WHAT IS REQUIRED = Select all lines holding the word "materials" from the entries that follow.

DATA SHOWN =

##############################

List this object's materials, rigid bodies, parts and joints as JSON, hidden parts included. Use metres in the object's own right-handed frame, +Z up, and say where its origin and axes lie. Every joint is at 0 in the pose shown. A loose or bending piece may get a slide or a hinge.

##############################

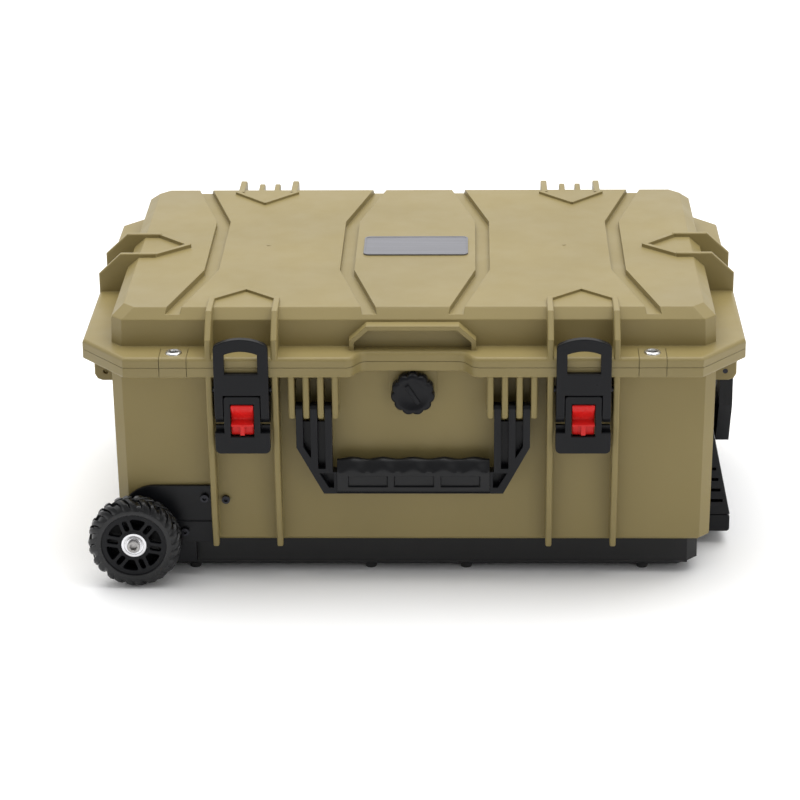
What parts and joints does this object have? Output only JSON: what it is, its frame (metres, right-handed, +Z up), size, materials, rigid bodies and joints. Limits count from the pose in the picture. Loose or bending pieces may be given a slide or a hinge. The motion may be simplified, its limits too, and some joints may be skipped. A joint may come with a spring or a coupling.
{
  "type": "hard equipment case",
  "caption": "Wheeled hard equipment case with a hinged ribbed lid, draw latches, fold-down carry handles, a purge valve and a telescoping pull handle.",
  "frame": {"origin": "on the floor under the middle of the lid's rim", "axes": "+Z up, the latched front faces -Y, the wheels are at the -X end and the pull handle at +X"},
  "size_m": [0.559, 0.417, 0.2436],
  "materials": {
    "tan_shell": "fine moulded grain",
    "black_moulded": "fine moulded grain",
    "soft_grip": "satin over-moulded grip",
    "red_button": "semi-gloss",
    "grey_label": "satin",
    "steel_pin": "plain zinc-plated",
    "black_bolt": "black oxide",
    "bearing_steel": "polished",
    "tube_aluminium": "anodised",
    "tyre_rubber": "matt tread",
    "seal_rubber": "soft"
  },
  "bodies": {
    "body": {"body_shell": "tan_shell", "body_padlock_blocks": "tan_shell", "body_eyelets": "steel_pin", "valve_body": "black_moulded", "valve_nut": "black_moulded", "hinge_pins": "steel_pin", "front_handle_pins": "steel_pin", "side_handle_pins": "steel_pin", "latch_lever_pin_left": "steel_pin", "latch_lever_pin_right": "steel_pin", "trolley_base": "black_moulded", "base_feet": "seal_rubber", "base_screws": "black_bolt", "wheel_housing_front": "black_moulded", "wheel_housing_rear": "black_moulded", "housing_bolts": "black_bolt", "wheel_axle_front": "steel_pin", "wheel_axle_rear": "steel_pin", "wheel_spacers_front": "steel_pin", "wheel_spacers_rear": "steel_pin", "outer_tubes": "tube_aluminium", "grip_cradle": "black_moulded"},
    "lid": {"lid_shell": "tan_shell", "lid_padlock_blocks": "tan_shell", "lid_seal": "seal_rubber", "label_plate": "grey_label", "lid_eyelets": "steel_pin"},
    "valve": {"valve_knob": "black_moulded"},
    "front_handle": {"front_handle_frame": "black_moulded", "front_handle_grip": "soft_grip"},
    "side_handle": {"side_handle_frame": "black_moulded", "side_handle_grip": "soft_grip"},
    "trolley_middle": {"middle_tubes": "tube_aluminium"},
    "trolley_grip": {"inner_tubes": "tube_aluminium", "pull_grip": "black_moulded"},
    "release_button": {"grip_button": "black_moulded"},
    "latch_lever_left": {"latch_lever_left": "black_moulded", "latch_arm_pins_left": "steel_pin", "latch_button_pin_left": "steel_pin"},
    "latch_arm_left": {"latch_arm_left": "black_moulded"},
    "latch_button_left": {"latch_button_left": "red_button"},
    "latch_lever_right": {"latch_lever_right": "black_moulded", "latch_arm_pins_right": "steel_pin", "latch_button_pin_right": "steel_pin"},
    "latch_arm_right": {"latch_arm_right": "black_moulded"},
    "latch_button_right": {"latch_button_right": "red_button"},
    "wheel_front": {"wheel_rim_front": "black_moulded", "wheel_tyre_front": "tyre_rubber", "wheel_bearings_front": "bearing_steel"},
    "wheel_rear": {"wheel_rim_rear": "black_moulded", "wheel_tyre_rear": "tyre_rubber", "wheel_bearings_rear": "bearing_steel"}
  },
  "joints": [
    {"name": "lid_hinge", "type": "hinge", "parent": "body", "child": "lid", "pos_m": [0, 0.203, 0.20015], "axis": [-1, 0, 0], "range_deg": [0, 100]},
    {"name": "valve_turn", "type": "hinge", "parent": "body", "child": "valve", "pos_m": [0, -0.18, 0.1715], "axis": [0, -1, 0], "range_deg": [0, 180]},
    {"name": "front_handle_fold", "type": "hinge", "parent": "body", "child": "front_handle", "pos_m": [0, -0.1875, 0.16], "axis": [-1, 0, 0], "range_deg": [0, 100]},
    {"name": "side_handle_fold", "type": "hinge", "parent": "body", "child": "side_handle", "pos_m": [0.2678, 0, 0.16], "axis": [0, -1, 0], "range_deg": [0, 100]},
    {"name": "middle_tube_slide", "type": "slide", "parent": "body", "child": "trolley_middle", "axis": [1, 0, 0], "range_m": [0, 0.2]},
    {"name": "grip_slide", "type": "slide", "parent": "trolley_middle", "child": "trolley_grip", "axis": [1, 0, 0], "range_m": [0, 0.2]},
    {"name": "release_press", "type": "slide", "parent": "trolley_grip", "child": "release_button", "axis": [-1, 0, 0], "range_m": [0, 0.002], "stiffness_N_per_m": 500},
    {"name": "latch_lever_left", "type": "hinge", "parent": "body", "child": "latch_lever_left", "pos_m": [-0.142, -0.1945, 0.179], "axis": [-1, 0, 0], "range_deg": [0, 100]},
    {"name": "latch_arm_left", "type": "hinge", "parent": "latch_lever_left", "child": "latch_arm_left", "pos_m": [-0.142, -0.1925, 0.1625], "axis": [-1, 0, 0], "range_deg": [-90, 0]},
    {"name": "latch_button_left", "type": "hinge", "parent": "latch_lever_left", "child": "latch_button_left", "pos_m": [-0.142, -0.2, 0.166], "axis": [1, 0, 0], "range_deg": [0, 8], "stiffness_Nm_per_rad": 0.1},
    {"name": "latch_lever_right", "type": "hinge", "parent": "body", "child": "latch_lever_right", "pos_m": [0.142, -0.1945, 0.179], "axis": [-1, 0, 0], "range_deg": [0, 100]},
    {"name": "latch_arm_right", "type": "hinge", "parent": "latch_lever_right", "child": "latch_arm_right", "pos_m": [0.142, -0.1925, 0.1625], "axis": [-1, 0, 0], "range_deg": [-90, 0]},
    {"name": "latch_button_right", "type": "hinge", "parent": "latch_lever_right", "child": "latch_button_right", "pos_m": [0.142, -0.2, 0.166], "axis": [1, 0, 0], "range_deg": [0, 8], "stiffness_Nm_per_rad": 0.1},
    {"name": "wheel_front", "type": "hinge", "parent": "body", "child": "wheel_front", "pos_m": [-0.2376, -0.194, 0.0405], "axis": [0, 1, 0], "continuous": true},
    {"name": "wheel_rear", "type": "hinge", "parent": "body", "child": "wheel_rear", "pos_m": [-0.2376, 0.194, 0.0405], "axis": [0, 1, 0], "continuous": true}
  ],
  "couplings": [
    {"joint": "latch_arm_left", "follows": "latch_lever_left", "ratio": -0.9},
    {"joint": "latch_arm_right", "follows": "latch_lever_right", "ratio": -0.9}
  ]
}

##############################

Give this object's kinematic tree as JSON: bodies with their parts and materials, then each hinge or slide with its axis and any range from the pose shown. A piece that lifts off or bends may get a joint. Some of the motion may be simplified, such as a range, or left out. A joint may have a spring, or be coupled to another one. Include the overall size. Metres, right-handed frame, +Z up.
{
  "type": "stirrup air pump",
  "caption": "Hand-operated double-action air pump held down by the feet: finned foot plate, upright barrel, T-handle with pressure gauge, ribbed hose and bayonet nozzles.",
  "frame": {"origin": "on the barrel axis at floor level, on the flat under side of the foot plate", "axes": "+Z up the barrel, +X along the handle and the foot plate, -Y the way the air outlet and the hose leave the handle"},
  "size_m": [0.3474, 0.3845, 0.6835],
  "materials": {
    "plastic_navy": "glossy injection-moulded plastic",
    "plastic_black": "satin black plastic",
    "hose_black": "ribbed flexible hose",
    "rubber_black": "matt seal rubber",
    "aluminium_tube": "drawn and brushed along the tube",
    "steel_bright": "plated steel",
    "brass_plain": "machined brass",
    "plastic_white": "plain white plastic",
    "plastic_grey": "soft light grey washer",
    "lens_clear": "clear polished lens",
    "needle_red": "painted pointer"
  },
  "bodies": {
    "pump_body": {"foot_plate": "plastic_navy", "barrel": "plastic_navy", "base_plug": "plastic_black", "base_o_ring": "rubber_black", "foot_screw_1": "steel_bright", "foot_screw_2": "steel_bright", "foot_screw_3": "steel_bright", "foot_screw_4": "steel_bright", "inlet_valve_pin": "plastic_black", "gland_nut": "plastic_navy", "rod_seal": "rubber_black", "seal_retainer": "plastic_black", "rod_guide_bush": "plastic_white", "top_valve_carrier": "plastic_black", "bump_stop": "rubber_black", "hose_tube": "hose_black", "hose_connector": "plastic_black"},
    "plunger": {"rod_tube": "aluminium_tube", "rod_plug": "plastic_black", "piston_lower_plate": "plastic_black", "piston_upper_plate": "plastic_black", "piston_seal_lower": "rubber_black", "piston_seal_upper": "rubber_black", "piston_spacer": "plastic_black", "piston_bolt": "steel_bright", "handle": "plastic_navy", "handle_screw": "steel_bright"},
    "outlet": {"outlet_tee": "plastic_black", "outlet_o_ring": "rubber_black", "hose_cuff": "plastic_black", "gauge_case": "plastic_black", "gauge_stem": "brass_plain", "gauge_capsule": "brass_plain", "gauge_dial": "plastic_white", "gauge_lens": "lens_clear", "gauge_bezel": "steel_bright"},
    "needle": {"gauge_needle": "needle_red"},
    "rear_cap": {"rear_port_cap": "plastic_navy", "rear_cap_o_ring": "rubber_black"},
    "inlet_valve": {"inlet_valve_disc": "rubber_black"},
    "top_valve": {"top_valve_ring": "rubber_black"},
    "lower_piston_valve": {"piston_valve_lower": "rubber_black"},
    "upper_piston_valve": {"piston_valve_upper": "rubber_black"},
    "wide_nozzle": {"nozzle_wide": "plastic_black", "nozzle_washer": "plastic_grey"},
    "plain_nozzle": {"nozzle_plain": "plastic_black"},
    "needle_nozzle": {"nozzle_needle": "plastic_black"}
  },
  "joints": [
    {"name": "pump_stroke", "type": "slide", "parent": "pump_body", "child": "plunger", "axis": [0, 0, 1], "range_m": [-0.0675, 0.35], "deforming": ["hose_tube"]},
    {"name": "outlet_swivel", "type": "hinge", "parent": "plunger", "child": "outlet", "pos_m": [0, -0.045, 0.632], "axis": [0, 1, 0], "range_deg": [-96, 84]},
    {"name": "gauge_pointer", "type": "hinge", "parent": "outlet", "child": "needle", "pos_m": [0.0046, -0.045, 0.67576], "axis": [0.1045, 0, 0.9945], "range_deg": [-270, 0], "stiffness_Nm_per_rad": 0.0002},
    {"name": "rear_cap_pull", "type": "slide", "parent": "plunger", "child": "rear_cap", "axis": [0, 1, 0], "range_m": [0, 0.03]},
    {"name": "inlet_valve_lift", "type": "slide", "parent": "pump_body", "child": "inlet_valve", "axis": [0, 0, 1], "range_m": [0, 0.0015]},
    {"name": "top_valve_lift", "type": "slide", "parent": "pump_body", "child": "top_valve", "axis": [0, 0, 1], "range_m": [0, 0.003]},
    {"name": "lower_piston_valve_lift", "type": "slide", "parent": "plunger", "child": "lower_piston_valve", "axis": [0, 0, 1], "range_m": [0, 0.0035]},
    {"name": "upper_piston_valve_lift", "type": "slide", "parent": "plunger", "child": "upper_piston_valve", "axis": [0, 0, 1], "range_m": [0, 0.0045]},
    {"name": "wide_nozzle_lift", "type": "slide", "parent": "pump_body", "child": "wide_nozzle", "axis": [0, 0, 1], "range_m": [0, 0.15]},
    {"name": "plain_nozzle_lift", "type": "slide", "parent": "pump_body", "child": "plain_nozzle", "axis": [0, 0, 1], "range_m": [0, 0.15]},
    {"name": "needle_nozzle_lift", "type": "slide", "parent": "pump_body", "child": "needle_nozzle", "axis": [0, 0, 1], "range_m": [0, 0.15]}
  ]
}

##############################

OUTPUT OF THE TASK =
List this object's materials, rigid bodies, parts and joints as JSON, hidden parts included. Use metres in the object's own right-handed frame, +Z up, and say where its origin and axes lie. Every joint is at 0 in the pose shown. A loose or bending piece may get a slide or a hinge.
What parts and joints does this object have? Output only JSON: what it is, its frame (metres, right-handed, +Z up), size, materials, rigid bodies and joints. Limits count from the pose in the picture. Loose or bending pieces may be given a slide or a hinge. The motion may be simplified, its limits too, and some joints may be skipped. A joint may come with a spring or a coupling.
  "materials": {
Give this object's kinematic tree as JSON: bodies with their parts and materials, then each hinge or slide with its axis and any range from the pose shown. A piece that lifts off or bends may get a joint. Some of the motion may be simplified, such as a range, or left out. A joint may have a spring, or be coupled to another one. Include the overall size. Metres, right-handed frame, +Z up.
  "materials": {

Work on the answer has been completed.